THE EXERCISE
Nothing but the lines from the line that contains "# Steel strap: a" through the line that contains "bpy.data.objects.remove(obj)" should appear in the output, each reproduced exactly.

--------------------------------

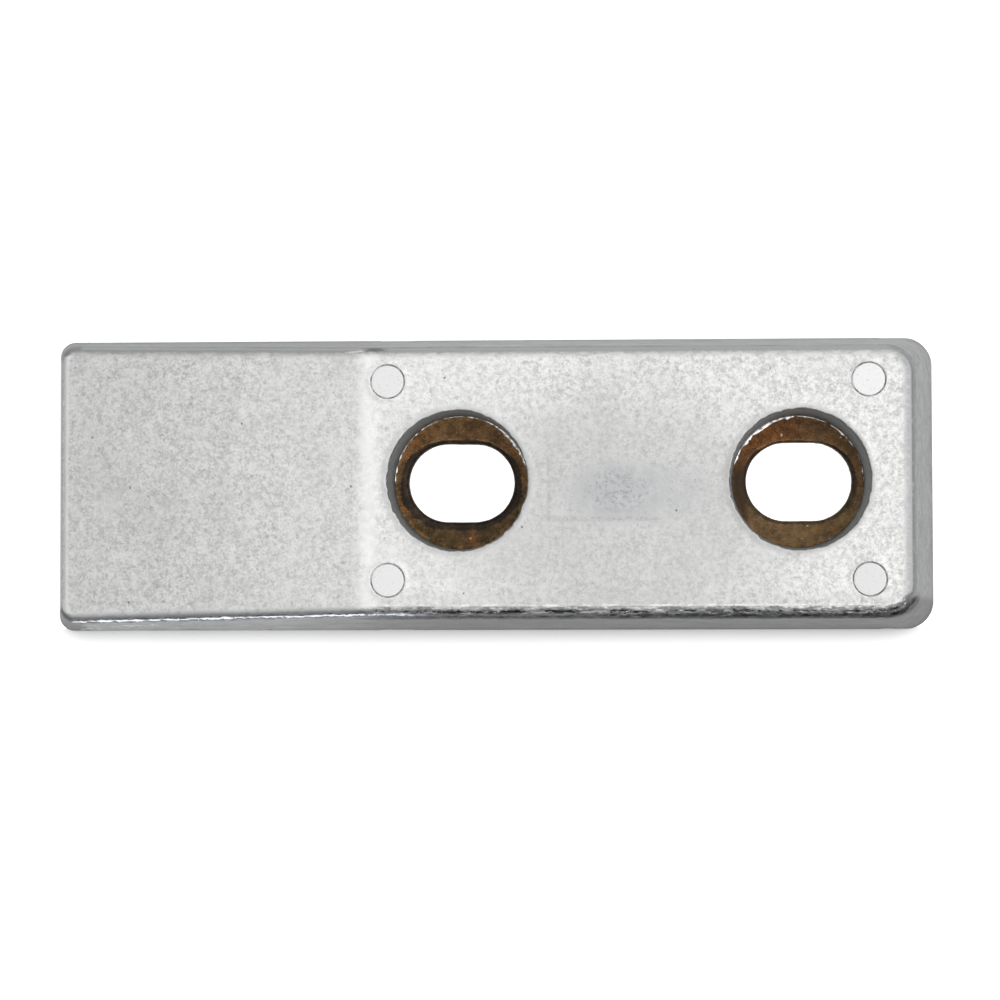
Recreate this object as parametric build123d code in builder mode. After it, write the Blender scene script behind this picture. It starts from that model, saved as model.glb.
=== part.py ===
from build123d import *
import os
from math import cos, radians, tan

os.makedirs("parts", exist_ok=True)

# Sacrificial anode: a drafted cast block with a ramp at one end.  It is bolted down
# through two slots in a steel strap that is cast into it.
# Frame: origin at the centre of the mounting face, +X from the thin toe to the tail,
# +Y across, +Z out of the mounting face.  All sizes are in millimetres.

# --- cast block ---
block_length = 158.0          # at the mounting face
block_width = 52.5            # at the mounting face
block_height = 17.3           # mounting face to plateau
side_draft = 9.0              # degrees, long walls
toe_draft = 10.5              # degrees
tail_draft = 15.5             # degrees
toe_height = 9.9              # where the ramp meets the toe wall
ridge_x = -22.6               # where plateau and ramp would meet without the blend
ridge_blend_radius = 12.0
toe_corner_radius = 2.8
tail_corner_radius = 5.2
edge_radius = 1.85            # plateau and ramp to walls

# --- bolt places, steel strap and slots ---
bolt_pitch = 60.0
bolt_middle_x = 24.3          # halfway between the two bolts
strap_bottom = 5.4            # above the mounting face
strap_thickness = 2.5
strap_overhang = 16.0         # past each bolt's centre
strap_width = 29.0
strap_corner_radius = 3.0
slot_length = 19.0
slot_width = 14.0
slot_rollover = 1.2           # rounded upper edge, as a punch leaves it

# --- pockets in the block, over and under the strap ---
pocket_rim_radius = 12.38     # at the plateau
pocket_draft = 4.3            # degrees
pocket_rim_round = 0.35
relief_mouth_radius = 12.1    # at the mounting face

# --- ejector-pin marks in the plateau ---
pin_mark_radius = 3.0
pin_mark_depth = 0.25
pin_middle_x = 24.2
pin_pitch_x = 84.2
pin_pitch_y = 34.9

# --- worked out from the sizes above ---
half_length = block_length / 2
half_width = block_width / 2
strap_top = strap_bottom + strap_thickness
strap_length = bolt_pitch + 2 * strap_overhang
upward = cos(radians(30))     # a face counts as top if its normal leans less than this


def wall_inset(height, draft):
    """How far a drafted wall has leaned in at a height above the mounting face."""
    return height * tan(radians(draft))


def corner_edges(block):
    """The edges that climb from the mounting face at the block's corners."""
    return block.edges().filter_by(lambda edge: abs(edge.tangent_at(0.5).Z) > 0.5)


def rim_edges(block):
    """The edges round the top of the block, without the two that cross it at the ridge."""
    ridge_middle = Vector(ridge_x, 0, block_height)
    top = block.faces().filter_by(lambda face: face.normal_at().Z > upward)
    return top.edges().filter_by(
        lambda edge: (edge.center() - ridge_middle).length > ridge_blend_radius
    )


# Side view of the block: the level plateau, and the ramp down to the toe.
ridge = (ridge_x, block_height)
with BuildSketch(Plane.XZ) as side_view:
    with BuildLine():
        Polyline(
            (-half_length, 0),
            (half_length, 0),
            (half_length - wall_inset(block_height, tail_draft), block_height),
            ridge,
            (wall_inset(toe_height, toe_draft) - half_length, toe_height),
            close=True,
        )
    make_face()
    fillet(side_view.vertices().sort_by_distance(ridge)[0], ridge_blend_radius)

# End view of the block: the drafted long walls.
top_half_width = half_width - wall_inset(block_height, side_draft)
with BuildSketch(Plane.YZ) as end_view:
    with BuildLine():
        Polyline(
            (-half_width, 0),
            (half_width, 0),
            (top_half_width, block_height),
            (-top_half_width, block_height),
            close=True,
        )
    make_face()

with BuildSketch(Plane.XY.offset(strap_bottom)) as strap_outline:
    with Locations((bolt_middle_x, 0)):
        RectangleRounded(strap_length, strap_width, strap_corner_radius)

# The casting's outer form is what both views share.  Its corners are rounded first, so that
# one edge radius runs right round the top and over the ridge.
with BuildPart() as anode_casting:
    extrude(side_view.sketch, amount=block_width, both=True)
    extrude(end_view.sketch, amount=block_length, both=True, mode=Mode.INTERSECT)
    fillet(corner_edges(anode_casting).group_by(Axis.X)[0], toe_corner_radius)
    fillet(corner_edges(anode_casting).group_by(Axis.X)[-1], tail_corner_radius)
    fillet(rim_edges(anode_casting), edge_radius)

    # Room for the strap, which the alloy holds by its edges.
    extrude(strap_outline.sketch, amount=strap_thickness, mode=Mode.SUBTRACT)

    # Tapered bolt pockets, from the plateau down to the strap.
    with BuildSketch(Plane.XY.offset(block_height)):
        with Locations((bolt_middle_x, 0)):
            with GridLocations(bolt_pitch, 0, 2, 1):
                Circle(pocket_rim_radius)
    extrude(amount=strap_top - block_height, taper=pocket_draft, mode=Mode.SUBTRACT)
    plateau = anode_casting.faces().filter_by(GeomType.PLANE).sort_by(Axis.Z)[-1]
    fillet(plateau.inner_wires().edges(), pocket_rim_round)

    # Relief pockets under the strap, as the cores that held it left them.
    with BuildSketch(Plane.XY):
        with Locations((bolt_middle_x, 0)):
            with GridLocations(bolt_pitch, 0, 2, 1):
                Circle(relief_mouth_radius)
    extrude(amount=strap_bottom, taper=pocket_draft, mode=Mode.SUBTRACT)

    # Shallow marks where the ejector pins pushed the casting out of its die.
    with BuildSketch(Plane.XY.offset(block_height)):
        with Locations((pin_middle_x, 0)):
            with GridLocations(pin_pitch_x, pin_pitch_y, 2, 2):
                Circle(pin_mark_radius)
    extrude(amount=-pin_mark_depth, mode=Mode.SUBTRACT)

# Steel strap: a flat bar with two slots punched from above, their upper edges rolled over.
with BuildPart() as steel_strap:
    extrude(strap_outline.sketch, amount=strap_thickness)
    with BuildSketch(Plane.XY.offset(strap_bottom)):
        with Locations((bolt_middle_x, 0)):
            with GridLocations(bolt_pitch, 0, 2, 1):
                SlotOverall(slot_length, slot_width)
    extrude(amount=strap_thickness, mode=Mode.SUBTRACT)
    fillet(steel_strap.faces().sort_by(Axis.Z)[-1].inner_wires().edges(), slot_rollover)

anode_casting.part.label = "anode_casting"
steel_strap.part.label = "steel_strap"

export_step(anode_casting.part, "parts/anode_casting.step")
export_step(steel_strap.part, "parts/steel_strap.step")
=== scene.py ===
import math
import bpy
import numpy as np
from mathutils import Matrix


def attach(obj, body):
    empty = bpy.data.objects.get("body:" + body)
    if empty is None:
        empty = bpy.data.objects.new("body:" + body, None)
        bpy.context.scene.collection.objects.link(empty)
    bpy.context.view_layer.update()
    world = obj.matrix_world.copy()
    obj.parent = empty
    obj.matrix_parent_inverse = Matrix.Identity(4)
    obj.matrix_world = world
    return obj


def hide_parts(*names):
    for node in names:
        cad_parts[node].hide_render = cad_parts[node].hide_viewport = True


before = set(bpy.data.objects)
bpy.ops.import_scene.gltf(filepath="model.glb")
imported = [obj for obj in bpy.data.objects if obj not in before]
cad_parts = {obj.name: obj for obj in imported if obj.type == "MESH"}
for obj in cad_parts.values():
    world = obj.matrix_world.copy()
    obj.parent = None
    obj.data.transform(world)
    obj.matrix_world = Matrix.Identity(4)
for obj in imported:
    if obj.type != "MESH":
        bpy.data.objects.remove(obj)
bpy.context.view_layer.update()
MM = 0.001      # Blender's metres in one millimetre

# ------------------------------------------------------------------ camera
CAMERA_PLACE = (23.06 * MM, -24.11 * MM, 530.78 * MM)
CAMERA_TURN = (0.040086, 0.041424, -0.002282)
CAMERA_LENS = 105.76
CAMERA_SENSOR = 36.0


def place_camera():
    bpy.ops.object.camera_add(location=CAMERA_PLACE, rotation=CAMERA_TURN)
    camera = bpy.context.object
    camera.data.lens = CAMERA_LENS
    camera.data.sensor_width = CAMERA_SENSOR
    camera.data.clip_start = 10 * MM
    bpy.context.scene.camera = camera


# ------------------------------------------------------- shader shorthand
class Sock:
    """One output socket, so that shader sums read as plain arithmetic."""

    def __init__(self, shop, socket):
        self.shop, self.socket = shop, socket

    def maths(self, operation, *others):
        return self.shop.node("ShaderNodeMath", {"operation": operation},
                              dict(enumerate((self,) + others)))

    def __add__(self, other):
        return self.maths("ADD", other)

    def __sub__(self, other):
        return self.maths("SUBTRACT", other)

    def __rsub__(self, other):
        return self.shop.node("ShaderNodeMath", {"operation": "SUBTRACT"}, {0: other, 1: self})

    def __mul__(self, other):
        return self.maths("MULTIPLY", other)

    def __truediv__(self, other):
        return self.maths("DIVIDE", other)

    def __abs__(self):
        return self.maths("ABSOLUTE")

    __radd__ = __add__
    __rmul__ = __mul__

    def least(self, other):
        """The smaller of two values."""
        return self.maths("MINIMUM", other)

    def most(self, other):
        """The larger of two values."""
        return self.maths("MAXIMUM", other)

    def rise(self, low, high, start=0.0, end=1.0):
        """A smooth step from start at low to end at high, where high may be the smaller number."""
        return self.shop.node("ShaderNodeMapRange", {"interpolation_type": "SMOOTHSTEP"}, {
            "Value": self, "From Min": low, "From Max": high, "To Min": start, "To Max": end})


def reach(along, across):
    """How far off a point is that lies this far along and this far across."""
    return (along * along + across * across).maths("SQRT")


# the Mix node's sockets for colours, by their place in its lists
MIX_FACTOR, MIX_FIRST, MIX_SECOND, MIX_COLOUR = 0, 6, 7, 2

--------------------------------

ANSWER TO THIS TASK
# Steel strap: a flat bar with two slots punched from above, their upper edges rolled over.
with BuildPart() as steel_strap:
    extrude(strap_outline.sketch, amount=strap_thickness)
    with BuildSketch(Plane.XY.offset(strap_bottom)):
        with Locations((bolt_middle_x, 0)):
            with GridLocations(bolt_pitch, 0, 2, 1):
                SlotOverall(slot_length, slot_width)
    extrude(amount=strap_thickness, mode=Mode.SUBTRACT)
    fillet(steel_strap.faces().sort_by(Axis.Z)[-1].inner_wires().edges(), slot_rollover)

anode_casting.part.label = "anode_casting"
steel_strap.part.label = "steel_strap"

export_step(anode_casting.part, "parts/anode_casting.step")
export_step(steel_strap.part, "parts/steel_strap.step")
=== scene.py ===
import math
import bpy
import numpy as np
from mathutils import Matrix


def attach(obj, body):
    empty = bpy.data.objects.get("body:" + body)
    if empty is None:
        empty = bpy.data.objects.new("body:" + body, None)
        bpy.context.scene.collection.objects.link(empty)
    bpy.context.view_layer.update()
    world = obj.matrix_world.copy()
    obj.parent = empty
    obj.matrix_parent_inverse = Matrix.Identity(4)
    obj.matrix_world = world
    return obj


def hide_parts(*names):
    for node in names:
        cad_parts[node].hide_render = cad_parts[node].hide_viewport = True


before = set(bpy.data.objects)
bpy.ops.import_scene.gltf(filepath="model.glb")
imported = [obj for obj in bpy.data.objects if obj not in before]
cad_parts = {obj.name: obj for obj in imported if obj.type == "MESH"}
for obj in cad_parts.values():
    world = obj.matrix_world.copy()
    obj.parent = None
    obj.data.transform(world)
    obj.matrix_world = Matrix.Identity(4)
for obj in imported:
    if obj.type != "MESH":
        bpy.data.objects.remove(obj)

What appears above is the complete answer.